● Task details
List each line of the data in which the string "shown" appears.

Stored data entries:
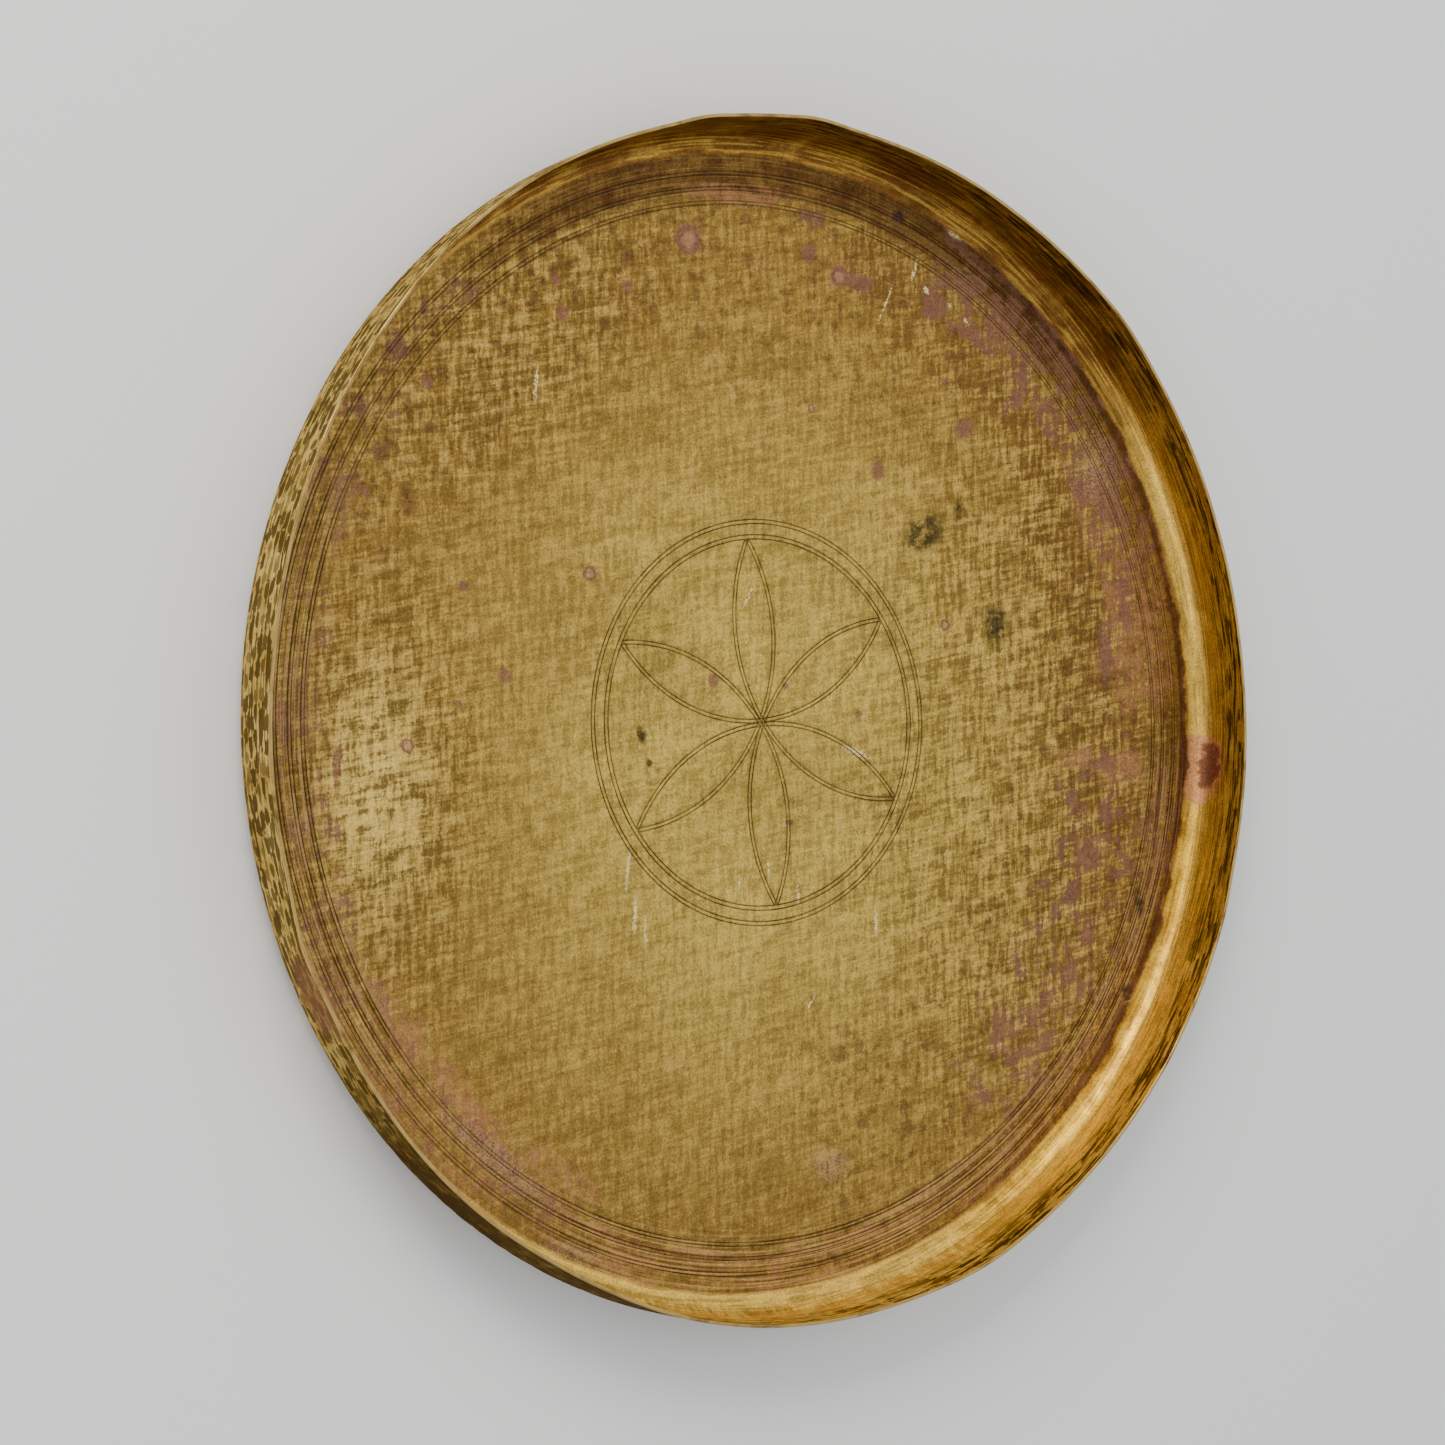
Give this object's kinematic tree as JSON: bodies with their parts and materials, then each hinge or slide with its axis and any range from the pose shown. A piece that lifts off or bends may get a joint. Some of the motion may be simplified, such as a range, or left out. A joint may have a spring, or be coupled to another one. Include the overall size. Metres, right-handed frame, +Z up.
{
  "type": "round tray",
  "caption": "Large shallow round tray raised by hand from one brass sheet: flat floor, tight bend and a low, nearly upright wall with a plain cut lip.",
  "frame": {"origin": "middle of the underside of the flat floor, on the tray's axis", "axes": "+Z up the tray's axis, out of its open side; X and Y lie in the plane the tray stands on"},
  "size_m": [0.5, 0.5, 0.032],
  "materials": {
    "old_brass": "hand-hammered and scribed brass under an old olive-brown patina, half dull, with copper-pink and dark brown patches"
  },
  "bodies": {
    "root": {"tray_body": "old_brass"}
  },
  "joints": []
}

...

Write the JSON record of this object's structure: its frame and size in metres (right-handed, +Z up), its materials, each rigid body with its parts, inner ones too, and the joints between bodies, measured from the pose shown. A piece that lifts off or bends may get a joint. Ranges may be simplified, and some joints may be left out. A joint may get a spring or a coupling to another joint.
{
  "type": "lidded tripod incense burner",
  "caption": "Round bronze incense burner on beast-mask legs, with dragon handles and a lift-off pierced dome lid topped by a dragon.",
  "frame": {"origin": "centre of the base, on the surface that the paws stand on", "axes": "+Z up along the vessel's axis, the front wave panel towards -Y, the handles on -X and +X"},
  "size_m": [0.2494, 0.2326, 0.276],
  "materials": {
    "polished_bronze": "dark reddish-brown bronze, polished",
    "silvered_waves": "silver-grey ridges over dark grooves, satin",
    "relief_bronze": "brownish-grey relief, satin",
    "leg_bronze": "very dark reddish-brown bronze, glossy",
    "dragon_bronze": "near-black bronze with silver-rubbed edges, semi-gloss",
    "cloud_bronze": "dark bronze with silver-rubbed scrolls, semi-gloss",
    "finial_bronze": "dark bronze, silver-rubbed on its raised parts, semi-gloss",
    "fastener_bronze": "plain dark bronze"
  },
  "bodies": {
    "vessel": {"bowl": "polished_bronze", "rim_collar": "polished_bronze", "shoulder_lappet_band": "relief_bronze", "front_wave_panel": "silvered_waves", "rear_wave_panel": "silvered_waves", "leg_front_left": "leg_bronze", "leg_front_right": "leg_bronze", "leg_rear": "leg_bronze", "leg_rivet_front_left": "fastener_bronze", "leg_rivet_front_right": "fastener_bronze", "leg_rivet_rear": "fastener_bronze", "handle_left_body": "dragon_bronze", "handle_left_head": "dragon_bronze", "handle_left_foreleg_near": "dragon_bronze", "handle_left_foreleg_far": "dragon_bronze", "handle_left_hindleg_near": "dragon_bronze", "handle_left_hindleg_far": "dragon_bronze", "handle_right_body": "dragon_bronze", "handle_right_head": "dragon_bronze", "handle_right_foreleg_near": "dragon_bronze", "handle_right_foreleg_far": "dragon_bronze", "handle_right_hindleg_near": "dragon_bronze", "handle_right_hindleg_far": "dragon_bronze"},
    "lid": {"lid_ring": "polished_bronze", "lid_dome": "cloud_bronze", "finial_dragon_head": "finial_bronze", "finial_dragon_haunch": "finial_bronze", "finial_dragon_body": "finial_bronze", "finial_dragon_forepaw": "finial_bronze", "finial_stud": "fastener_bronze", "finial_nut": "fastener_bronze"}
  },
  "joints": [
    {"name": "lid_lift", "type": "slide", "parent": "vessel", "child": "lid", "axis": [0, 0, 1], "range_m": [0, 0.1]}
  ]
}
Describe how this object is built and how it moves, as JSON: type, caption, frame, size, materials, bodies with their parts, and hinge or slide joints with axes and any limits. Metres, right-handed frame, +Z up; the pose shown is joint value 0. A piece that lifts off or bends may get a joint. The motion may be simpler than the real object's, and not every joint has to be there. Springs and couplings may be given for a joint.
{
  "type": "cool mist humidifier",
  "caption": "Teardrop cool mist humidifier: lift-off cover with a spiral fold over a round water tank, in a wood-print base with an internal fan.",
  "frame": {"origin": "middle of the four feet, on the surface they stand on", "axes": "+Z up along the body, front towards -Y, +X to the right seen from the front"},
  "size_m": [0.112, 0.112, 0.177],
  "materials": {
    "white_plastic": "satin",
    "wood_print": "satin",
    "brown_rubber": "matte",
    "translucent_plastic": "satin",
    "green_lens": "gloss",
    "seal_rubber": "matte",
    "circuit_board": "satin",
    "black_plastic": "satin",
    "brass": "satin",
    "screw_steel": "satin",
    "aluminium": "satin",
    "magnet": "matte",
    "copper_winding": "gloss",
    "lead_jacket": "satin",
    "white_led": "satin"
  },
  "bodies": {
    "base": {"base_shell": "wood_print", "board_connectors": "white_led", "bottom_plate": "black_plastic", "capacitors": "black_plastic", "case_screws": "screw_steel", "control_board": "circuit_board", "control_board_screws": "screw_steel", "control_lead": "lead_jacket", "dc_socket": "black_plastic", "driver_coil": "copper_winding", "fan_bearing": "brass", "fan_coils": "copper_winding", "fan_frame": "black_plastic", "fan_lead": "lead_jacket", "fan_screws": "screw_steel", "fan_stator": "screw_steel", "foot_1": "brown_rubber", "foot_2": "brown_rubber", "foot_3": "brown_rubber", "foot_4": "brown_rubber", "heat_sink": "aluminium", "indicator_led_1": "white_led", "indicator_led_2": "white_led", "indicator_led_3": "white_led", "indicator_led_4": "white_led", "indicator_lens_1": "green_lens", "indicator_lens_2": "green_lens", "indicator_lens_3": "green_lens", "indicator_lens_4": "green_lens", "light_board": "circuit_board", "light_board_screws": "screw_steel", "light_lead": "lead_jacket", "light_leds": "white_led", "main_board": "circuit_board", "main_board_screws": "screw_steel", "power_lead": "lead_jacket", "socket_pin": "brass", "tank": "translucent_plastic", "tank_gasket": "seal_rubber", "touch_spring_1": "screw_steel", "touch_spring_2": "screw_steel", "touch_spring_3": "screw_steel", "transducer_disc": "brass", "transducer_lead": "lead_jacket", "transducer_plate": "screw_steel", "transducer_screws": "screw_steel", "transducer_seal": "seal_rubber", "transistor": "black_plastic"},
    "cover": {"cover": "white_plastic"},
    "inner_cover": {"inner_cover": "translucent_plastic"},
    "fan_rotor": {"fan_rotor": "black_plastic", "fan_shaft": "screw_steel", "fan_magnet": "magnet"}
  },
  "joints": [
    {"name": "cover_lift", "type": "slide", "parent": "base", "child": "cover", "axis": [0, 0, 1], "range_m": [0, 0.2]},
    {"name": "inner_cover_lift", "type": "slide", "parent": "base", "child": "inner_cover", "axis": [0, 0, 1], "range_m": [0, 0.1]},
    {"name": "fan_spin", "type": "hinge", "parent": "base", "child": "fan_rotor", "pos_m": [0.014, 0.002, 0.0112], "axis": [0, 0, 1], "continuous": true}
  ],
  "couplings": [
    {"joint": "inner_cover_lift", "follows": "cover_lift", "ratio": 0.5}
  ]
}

...

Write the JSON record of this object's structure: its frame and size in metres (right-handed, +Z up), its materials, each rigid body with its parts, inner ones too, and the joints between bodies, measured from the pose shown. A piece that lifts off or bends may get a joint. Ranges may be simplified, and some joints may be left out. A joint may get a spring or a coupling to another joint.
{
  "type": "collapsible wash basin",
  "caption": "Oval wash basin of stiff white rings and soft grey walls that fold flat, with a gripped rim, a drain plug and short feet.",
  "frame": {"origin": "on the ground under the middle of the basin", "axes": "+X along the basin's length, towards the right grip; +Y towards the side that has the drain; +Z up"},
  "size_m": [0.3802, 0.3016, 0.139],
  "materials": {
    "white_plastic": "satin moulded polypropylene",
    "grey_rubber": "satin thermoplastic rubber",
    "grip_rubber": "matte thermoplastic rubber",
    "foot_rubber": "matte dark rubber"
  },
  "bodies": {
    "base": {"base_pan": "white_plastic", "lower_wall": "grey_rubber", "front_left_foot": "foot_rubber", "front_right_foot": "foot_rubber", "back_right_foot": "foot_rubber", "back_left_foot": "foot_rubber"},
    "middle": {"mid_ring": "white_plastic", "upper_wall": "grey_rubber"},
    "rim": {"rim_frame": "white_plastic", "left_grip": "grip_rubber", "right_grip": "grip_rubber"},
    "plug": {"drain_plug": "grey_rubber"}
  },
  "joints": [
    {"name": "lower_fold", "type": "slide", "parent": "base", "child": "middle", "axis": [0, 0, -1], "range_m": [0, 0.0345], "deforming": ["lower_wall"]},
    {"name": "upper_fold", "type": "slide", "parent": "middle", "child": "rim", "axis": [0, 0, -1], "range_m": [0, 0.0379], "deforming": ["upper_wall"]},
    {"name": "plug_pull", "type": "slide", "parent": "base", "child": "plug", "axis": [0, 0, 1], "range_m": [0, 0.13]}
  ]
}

● Response
Give this object's kinematic tree as JSON: bodies with their parts and materials, then each hinge or slide with its axis and any range from the pose shown. A piece that lifts off or bends may get a joint. Some of the motion may be simplified, such as a range, or left out. A joint may have a spring, or be coupled to another one. Include the overall size. Metres, right-handed frame, +Z up.
Write the JSON record of this object's structure: its frame and size in metres (right-handed, +Z up), its materials, each rigid body with its parts, inner ones too, and the joints between bodies, measured from the pose shown. A piece that lifts off or bends may get a joint. Ranges may be simplified, and some joints may be left out. A joint may get a spring or a coupling to another joint.
Describe how this object is built and how it moves, as JSON: type, caption, frame, size, materials, bodies with their parts, and hinge or slide joints with axes and any limits. Metres, right-handed frame, +Z up; the pose shown is joint value 0. A piece that lifts off or bends may get a joint. The motion may be simpler than the real object's, and not every joint has to be there. Springs and couplings may be given for a joint.
Write the JSON record of this object's structure: its frame and size in metres (right-handed, +Z up), its materials, each rigid body with its parts, inner ones too, and the joints between bodies, measured from the pose shown. A piece that lifts off or bends may get a joint. Ranges may be simplified, and some joints may be left out. A joint may get a spring or a coupling to another joint.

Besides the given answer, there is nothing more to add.